* GIVEN DATA

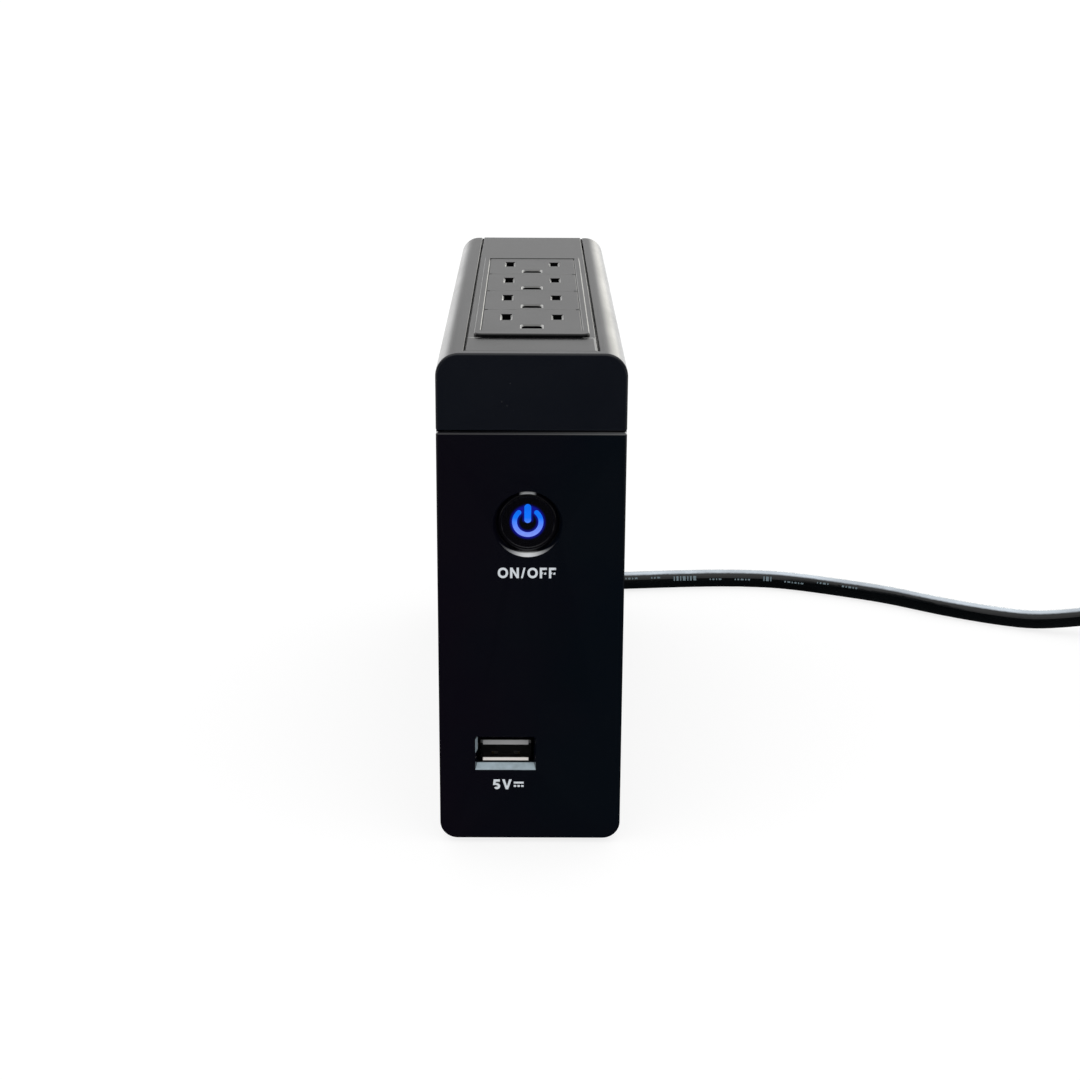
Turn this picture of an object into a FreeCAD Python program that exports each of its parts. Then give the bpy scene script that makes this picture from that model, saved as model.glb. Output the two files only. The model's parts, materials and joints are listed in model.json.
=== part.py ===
# A slim desktop uninterruptible power supply, as separate pieces.
# Frame: millimetres, +Z up, front face towards -Y, X to the right seen from the front.
# The origin is the centre of the base footprint, on the plane the rubber feet stand on.
# The case stands on edge; the outlets face up, and the cord leaves at the rear and lies
# on the table to the right, where it turns back to a plug that points to the front.
import FreeCAD, Part
import math
import os

import Sketcher
from FreeCAD import Placement, Rotation, Vector

os.makedirs("parts", exist_ok=True)
doc = FreeCAD.newDocument("slim_ups")

# ------------------------------------------------------------------ driving dimensions
SIZES = [
    # case
    ("body_width", 44.4, "over both side covers"),
    ("body_height", 122.3, "bezel bottom to top strip"),
    ("body_depth", 177.0, "front face to rear edge of the covers"),
    ("foot_height", 1.2, "how far the feet hold the case off the table"),
    ("wall", 2.0, "cover wall"),
    ("corner_top", 5.4, "outer radius of the two top edges"),
    ("corner_base", 4.3, "outer radius of the two bottom edges"),
    ("bezel_thick", 2.8, "front bezel and front panel plate"),
    ("bezel_round", 0.6, "rounding of the bezel's front edge"),
    ("seam_height", 105.1, "seam between front panel and upper bezel, above the table"),
    ("seam_gap", 0.5, "open gap of that seam"),
    ("groove_middle", 15.5, "half spacing of the two long grooves"),
    ("groove_width", 0.5, "width of each long groove"),
    ("strip_thick", 2.0, "top and base strips"),
    ("lip_reach", 13.4, "where the cover lips end, from the middle"),
    ("lip_thick", 1.6, "cover lips under the strips"),
    ("lip_root", 17.45, "where the lips step up to the cover wall"),
    ("slip", 0.1, "assembly clearance"),
    # outlet block
    ("outlet_pitch", 26.8, "receptacle spacing"),
    ("outlet_first", 40.4, "front face to first blade row"),
    ("blade_spacing", 12.7, "between line and neutral blades"),
    ("earth_offset", 11.9, "blade row to earth hole"),
    ("block_half", 13.9, "half width of the outlet frame"),
    ("block_front", 18.8, "front face to outlet frame"),
    ("block_length", 115.1, "outlet frame length"),
    ("block_raise", 0.8, "outlet frame stands above the strip"),
    ("block_body", 12.95, "half width of the outlet body under the strip"),
    ("block_drop", 22.0, "outlet body below the strip top"),
    ("face_half", 12.2, "half width of the receptacle face"),
    ("face_sunk", 0.12, "receptacle face below the frame's rim"),
    ("slot_wide", 2.1, "blade slot width"),
    ("slot_neutral", 7.9, "neutral slot length"),
    ("slot_line", 6.7, "line slot length"),
    ("earth_wide", 4.9, "earth hole width"),
    ("earth_long", 5.1, "earth hole length"),
    # power button
    ("button_across", -0.8, "button centre from the middle"),
    ("button_up", 82.5, "button centre above the table"),
    ("button_well", 8.2, "radius of the bevelled well"),
    ("button_hole", 7.55, "radius of the panel's hole"),
    ("button_cap", 7.4, "radius of the cap"),
    ("button_bevel", 2.1, "depth of the bevelled well"),
    ("button_sunk", 2.1, "cap below the panel face"),
    # USB port
    ("usb_across", -6.05, "port centre from the middle"),
    ("usb_up", 24.08, "port centre above the table"),
    ("usb_shell_wide", 13.1, "connector shell"),
    ("usb_shell_high", 5.7, "connector shell"),
    ("usb_sunk", 2.5, "depth of the tapered recess"),
    # inside
    ("board_thick", 1.6, "circuit boards"),
    ("cell_dia", 18.4, "battery cell"),
    ("cell_length", 65.0, "battery cell"),
    ("cell_pitch_up", 19.0, "battery cell spacing up"),
    ("cell_pitch_across", 19.2, "battery cell spacing across"),
    # rear
    ("rear_thick", 2.5, "rear panel"),
    ("rear_inset", 1.5, "rear panel in from the covers' rear edge"),
    ("cord_dia", 5.9, "cord jacket"),
    ("cord_across", -8.0, "cord exit from the middle"),
    ("cord_up", 15.5, "cord exit above the table"),
    ("breaker_across", 8.0, "breaker from the middle"),
    ("breaker_up", 86.0, "breaker above the table"),
    ("breaker_neck", 4.8, "radius of the breaker's threaded neck"),
    # feet and screws
    ("foot_dia", 9.0, "rubber foot"),
    ("foot_recess", 0.8, "foot recess depth"),
    ("foot_across", 9.6, "feet from the middle"),
    ("foot_along", 74.0, "feet from the middle, front to rear"),
    ("screw_core", 1.3, "radius of the pilot hole and screw core"),
    ("screw_clear", 1.7, "radius of the clearance hole"),
    ("screw_head", 2.9, "radius of a screw head"),
    ("base_screw_across", 10.7, "base screws from the middle"),
    ("base_screw_along", 52.0, "base screws from the middle, front to rear"),
    ("rear_screw_across", 16.6, "rear screws from the middle"),
    ("rear_screw_low", 8.5, "lower rear screws above the table"),
    ("rear_screw_high", 115.9, "upper rear screws above the table"),
]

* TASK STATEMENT
Each line above is to be repeated exactly.

* RESULT OF THE TASK
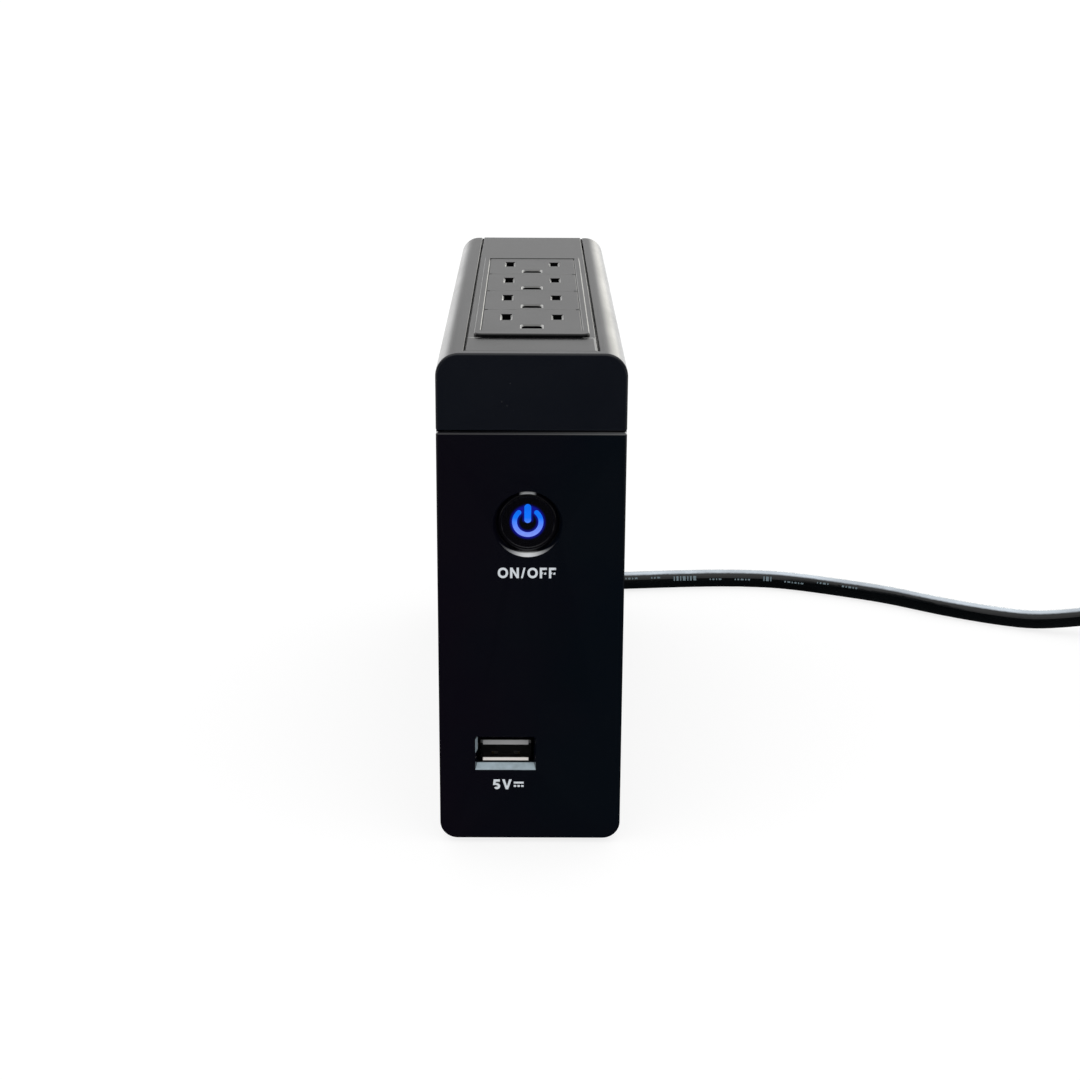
Turn this picture of an object into a FreeCAD Python program that exports each of its parts. Then give the bpy scene script that makes this picture from that model, saved as model.glb. Output the two files only. The model's parts, materials and joints are listed in model.json.
=== part.py ===
# A slim desktop uninterruptible power supply, as separate pieces.
# Frame: millimetres, +Z up, front face towards -Y, X to the right seen from the front.
# The origin is the centre of the base footprint, on the plane the rubber feet stand on.
# The case stands on edge; the outlets face up, and the cord leaves at the rear and lies
# on the table to the right, where it turns back to a plug that points to the front.
import FreeCAD, Part
import math
import os

import Sketcher
from FreeCAD import Placement, Rotation, Vector

os.makedirs("parts", exist_ok=True)
doc = FreeCAD.newDocument("slim_ups")

# ------------------------------------------------------------------ driving dimensions
SIZES = [
    # case
    ("body_width", 44.4, "over both side covers"),
    ("body_height", 122.3, "bezel bottom to top strip"),
    ("body_depth", 177.0, "front face to rear edge of the covers"),
    ("foot_height", 1.2, "how far the feet hold the case off the table"),
    ("wall", 2.0, "cover wall"),
    ("corner_top", 5.4, "outer radius of the two top edges"),
    ("corner_base", 4.3, "outer radius of the two bottom edges"),
    ("bezel_thick", 2.8, "front bezel and front panel plate"),
    ("bezel_round", 0.6, "rounding of the bezel's front edge"),
    ("seam_height", 105.1, "seam between front panel and upper bezel, above the table"),
    ("seam_gap", 0.5, "open gap of that seam"),
    ("groove_middle", 15.5, "half spacing of the two long grooves"),
    ("groove_width", 0.5, "width of each long groove"),
    ("strip_thick", 2.0, "top and base strips"),
    ("lip_reach", 13.4, "where the cover lips end, from the middle"),
    ("lip_thick", 1.6, "cover lips under the strips"),
    ("lip_root", 17.45, "where the lips step up to the cover wall"),
    ("slip", 0.1, "assembly clearance"),
    # outlet block
    ("outlet_pitch", 26.8, "receptacle spacing"),
    ("outlet_first", 40.4, "front face to first blade row"),
    ("blade_spacing", 12.7, "between line and neutral blades"),
    ("earth_offset", 11.9, "blade row to earth hole"),
    ("block_half", 13.9, "half width of the outlet frame"),
    ("block_front", 18.8, "front face to outlet frame"),
    ("block_length", 115.1, "outlet frame length"),
    ("block_raise", 0.8, "outlet frame stands above the strip"),
    ("block_body", 12.95, "half width of the outlet body under the strip"),
    ("block_drop", 22.0, "outlet body below the strip top"),
    ("face_half", 12.2, "half width of the receptacle face"),
    ("face_sunk", 0.12, "receptacle face below the frame's rim"),
    ("slot_wide", 2.1, "blade slot width"),
    ("slot_neutral", 7.9, "neutral slot length"),
    ("slot_line", 6.7, "line slot length"),
    ("earth_wide", 4.9, "earth hole width"),
    ("earth_long", 5.1, "earth hole length"),
    # power button
    ("button_across", -0.8, "button centre from the middle"),
    ("button_up", 82.5, "button centre above the table"),
    ("button_well", 8.2, "radius of the bevelled well"),
    ("button_hole", 7.55, "radius of the panel's hole"),
    ("button_cap", 7.4, "radius of the cap"),
    ("button_bevel", 2.1, "depth of the bevelled well"),
    ("button_sunk", 2.1, "cap below the panel face"),
    # USB port
    ("usb_across", -6.05, "port centre from the middle"),
    ("usb_up", 24.08, "port centre above the table"),
    ("usb_shell_wide", 13.1, "connector shell"),
    ("usb_shell_high", 5.7, "connector shell"),
    ("usb_sunk", 2.5, "depth of the tapered recess"),
    # inside
    ("board_thick", 1.6, "circuit boards"),
    ("cell_dia", 18.4, "battery cell"),
    ("cell_length", 65.0, "battery cell"),
    ("cell_pitch_up", 19.0, "battery cell spacing up"),
    ("cell_pitch_across", 19.2, "battery cell spacing across"),
    # rear
    ("rear_thick", 2.5, "rear panel"),
    ("rear_inset", 1.5, "rear panel in from the covers' rear edge"),
    ("cord_dia", 5.9, "cord jacket"),
    ("cord_across", -8.0, "cord exit from the middle"),
    ("cord_up", 15.5, "cord exit above the table"),
    ("breaker_across", 8.0, "breaker from the middle"),
    ("breaker_up", 86.0, "breaker above the table"),
    ("breaker_neck", 4.8, "radius of the breaker's threaded neck"),
    # feet and screws
    ("foot_dia", 9.0, "rubber foot"),
    ("foot_recess", 0.8, "foot recess depth"),
    ("foot_across", 9.6, "feet from the middle"),
    ("foot_along", 74.0, "feet from the middle, front to rear"),
    ("screw_core", 1.3, "radius of the pilot hole and screw core"),
    ("screw_clear", 1.7, "radius of the clearance hole"),
    ("screw_head", 2.9, "radius of a screw head"),
    ("base_screw_across", 10.7, "base screws from the middle"),
    ("base_screw_along", 52.0, "base screws from the middle, front to rear"),
    ("rear_screw_across", 16.6, "rear screws from the middle"),
    ("rear_screw_low", 8.5, "lower rear screws above the table"),
    ("rear_screw_high", 115.9, "upper rear screws above the table"),
]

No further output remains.